Cancel the Valentine’s Day hearts and flowers; this romance is dead.

I agree that “liberaltarianism” is kinda dead at the moment. Ed Kilgore thinks that progressives shouldn’t mind that too much. I disagree with his reasoning.

But 2008 showed that libertarian support is hardly crucial: Obama still won “libertarian” states such as Colorado and New Hampshire handily, even without their backing, and he generally performed better in the “libertarian West” than any Democratic nominee since LBJ.

I am sceptical of the claim that Obama lacked the backing of libertarians. Yes the Kirby-Boaz paper does say that McCain won libertarians about 70-30, but I suspect that study  oversamples southern conservatives. It is unfortunate they do not have a state-by state cross-tabs, which would give some indication how the libertarians voted in Colorado and New Hampshire. Moreover, even Kirby-Boaz conclude that Obama won the younger libertarians, the ones who will really matter in future elections.

True, most libertarians disagreed with large parts of the Obama agenda, but they also typically thought that McCain was far, far worse.
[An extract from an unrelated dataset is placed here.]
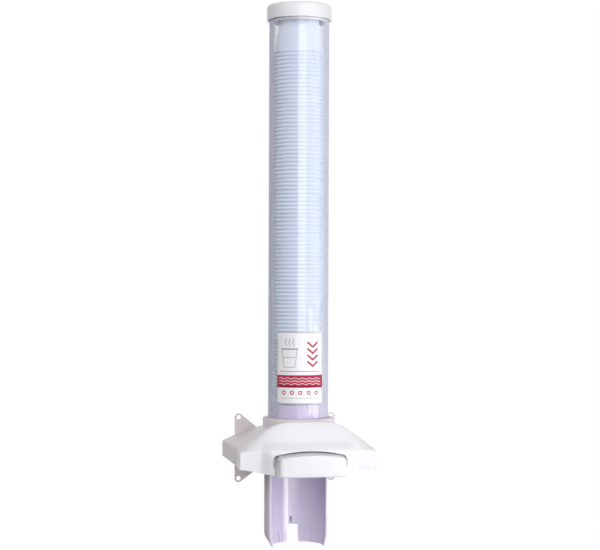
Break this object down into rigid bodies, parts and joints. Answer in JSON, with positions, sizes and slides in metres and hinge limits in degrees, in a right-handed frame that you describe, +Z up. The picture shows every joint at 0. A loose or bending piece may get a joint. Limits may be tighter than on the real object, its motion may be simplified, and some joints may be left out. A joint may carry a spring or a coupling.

Reason magazine’s survey of its writers in 2008 showed almost no support for McCain, almost everyone supported Obama or Barr. A majority of libertarian intellectuals, despite their misgivings, certainly preferred Obama over McCain.

Many of these people are now turning away from the Democrats. Kilgore is probably right about the inevitability of this break-up. From the point of view of electoral politics, however, the Democrats will ignore the libertarian vote at their own peril.